TOTAL QUALITY MANAGEMENT AS A CHANGE TOOL[1]

copyright 2005
 

By

Henry H. Goldman, Ph.D.

Executive Managing Partner

Risk Management Associates, International, LLP

www.riskmanagementintl.com

  
In the thirty plus years of change management as an understandable and definable discipline, Total Quality Management (TQM) remains the anchor for quality minded managers.  It was certainly not the first quality tool but it burst upon the scene following a number of earlier efforts to provide for quality products and quality services.
 
TQM became the first “quality buzzword.”  TQM became a new way of life in American industry.  Companies all across North America began to learn how to apply the Deming-Juran concepts of quality within their own product/service areas.  Book publishers were inundated with TQM oriented manuscripts, some good, some outstanding, some with little or no value.  Seemingly overnight, seminars, workshops and executive level classes were being conducted, everywhere, or so it appeared.
 
TQM quickly became a springboard for managing change.  Companies wishing to develop quality approaches to better products and/or services recognized that there had to be a fundamental change in the ways that those products were being made and in the ways that the services were being offered.  Ford Motor Company’s slogan, “Quality is Job One” required that the change toward quality had to begin at the lowest level of responsibility and rose to the top, while, at the same time, quality was pushed downward from the top.
 
The Total Quality Management ideal was evidenced in a number of ways.  Managers of TQM companies realized that the concept could be used to facilitate change in several related by unique situations.  The widespread use of TQM encouraged a number of more sophisticated programs and initiatives, i.e.

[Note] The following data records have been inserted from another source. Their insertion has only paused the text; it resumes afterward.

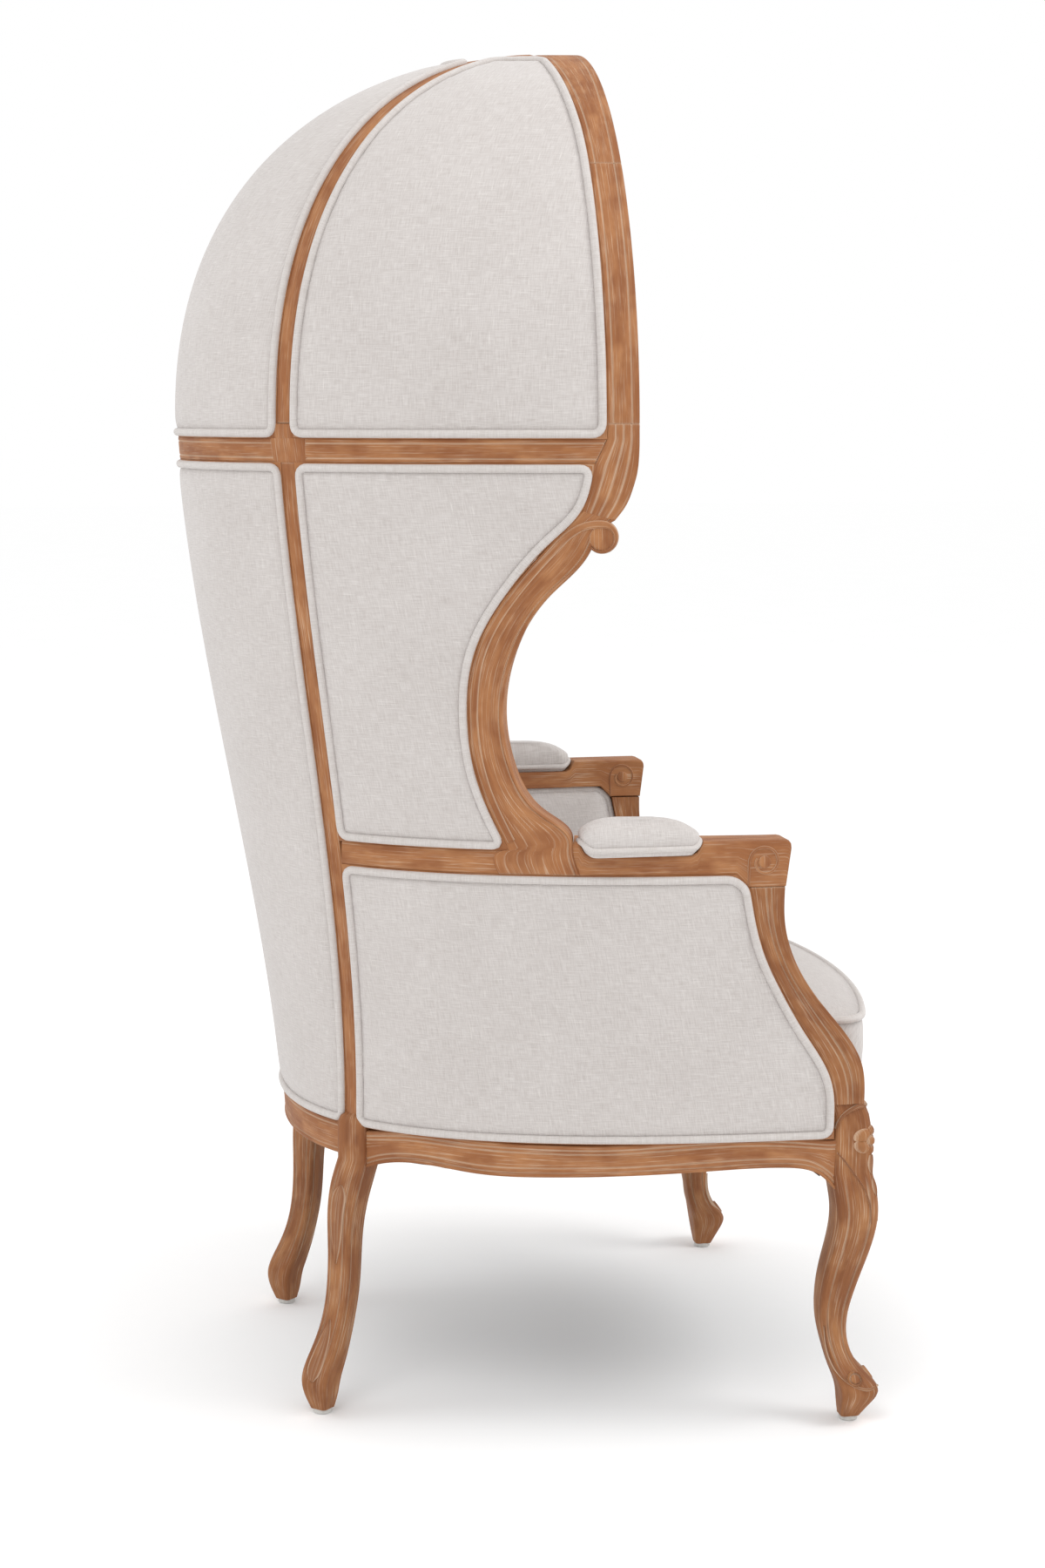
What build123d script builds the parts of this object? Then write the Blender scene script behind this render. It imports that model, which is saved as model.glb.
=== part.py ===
from build123d import *
import os
from functools import lru_cache
from math import cos, hypot, pi, radians, sin

os.makedirs("parts", exist_ok=True)

# A hooded porter's chair in show-wood and linen. Millimetres, +Z up, the sitter looks along -Y.
# The origin is on the floor in the middle of the chair. The sitter's right is at -X.

# Overall sizes
height = 1580.0
hood_rise = 440.0
hood_depth = 475.0
hood_half_width = 360.0
arm_half_width = 380.0
seat_half_width = 355.0
arm_height = 691.0
arch_front = -73.0
cheek_front = -346.5
back_at_seat = 282.5
back_slope_share = 0.06

# Levels of the frame
rail_bottom = 300.0
rail_show = 40.0
rail_height = 80.0
hood_rail_drop = 34.0
hood_rail_width = 27.0
hood_joint_rise = 16.0
arm_rail_depth = 38.0
arm_joint_drop = 15.0
wing_sill_drop = 10.0
pad_recess = 15.0
crown_joint_rise = 294.0
gore_top_drop = 12.0

# Thicknesses of the wall, measured inwards from the outer face of the show-wood
wood_thickness = 34.0
arm_thickness = 46.0
panel_proud = 3.0
panel_depth = 9.0
lining_depth = 50.0
wing_pad_depth = 40.0
back_pad_depth = 74.0
webbing_thickness = 2.4
web_width = 50.0
web_count = 6

# Fits
gap = 0.3
overrun = 60.0

# Show-wood widths in the side view
stile_half = 9.75
arch_depth = 36.5
arch_deepening = 15.0
block_front = 11.0
block_rear = 4.5
wing_joint_set = 49.5
wing_throat = 147.5
volute_radius = 18.0
volute_behind_arch = 41.8
volute_rise = 336.0
arm_tip = 172.0
arm_block_depth = 48.5
arm_scroll_radius = 17.0
arm_scroll_set = 32.0
arm_scroll_drop = 24.0
arm_scroll_proud = 2.5
support_sweep = 103.0
support_top_set = 7.0
corner_round = 14.0
piping_width = 9.0
piping_proud = 4.5

# Legs
leg_width = 48.0
front_leg_set = 20.0
front_leg_back = 17.5
leg_sweep = 20.0
rear_leg_width = 40.0
rear_leg_fore = 65.0
rear_leg_kick = 52.0
rear_kick_lean_share = 0.43
glide_height = 6.0
glide_radius = 11.0
glide_round = 2.0
nail_radius = 1.5
nail_length = 18.0

# Front seat rail
front_rail_thickness = 28.0
front_rail_set = 6.0
front_rail_bow = 58.0

# Joinery
dowel_radius = 4.0
dowel_length = 44.0
dowel_low = 22.0
dowel_high = 60.0
block_height = 46.0
block_set = 22.0
block_leg = 78.0
screw_radius = 2.4
screw_length = 46.0
screw_spread = 6.0

# Seat
seat_overhang = 2.0
seat_bow = 61.0
seat_corner_radius = 26.0
seat_edge_height = 469.0
seat_crown = 27.0
seat_bulge = 3.5
seat_piping_radius = 4.0
hessian_thickness = 1.5
cover_thickness = 1.3
cover_set = 12.0
spring_count = 5
spring_pitch = 48.0
spring_wave = 16.0
spring_step = 20.0
spring_bend = 8.5
spring_wire = 1.9
spring_bearing = 20.0
clip_width = 14.0
clip_length = 12.0
clip_height = 7.0

# Arm pads
arm_pad_length = 133.0
arm_pad_width = 48.0
arm_pad_rise = 41.0
pad_rear_set = 8.0
pad_play = 2.0
arm_pad_corner = 12.0
pad_piping_height = 8.0
pad_piping_width = 3.0

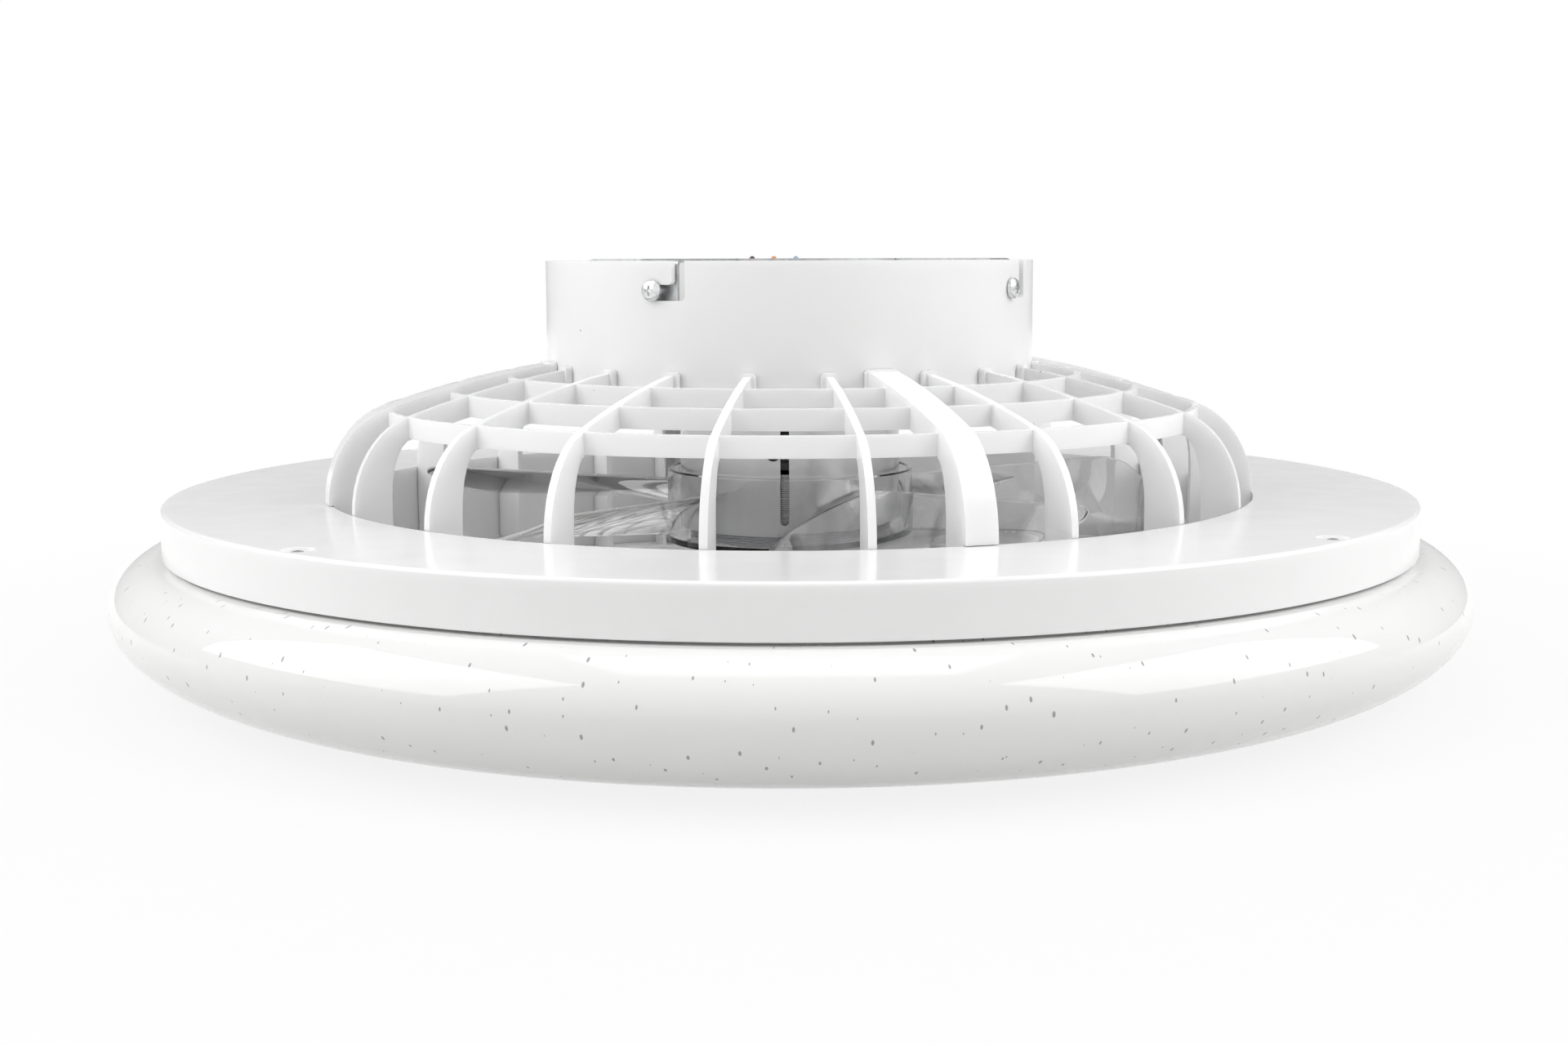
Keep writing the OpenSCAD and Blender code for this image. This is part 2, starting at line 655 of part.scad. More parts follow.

ISO 9000, Benchmarking, Business Process Engineering, etc.  Each of these newer ideas represented a change in management style or, in some cases, a change in corporate culture.  Samples of these changes are listed below: 

  • Customer involvement
  • Management responsibilities
  • Company cultural change
  • Statistical orientation
  • Continuous measurable improvement (CMI)
  • Employee empowerment
  • Vendor quality, Supplier integration
  • Teamwork
  • Competitive benchmarking
  • Cycle time reduction


[1] As published in Holger Nauheimer, Taking Stock: A Survey on the Practice and Future of Change Management, Berlin, 2005, p. 129.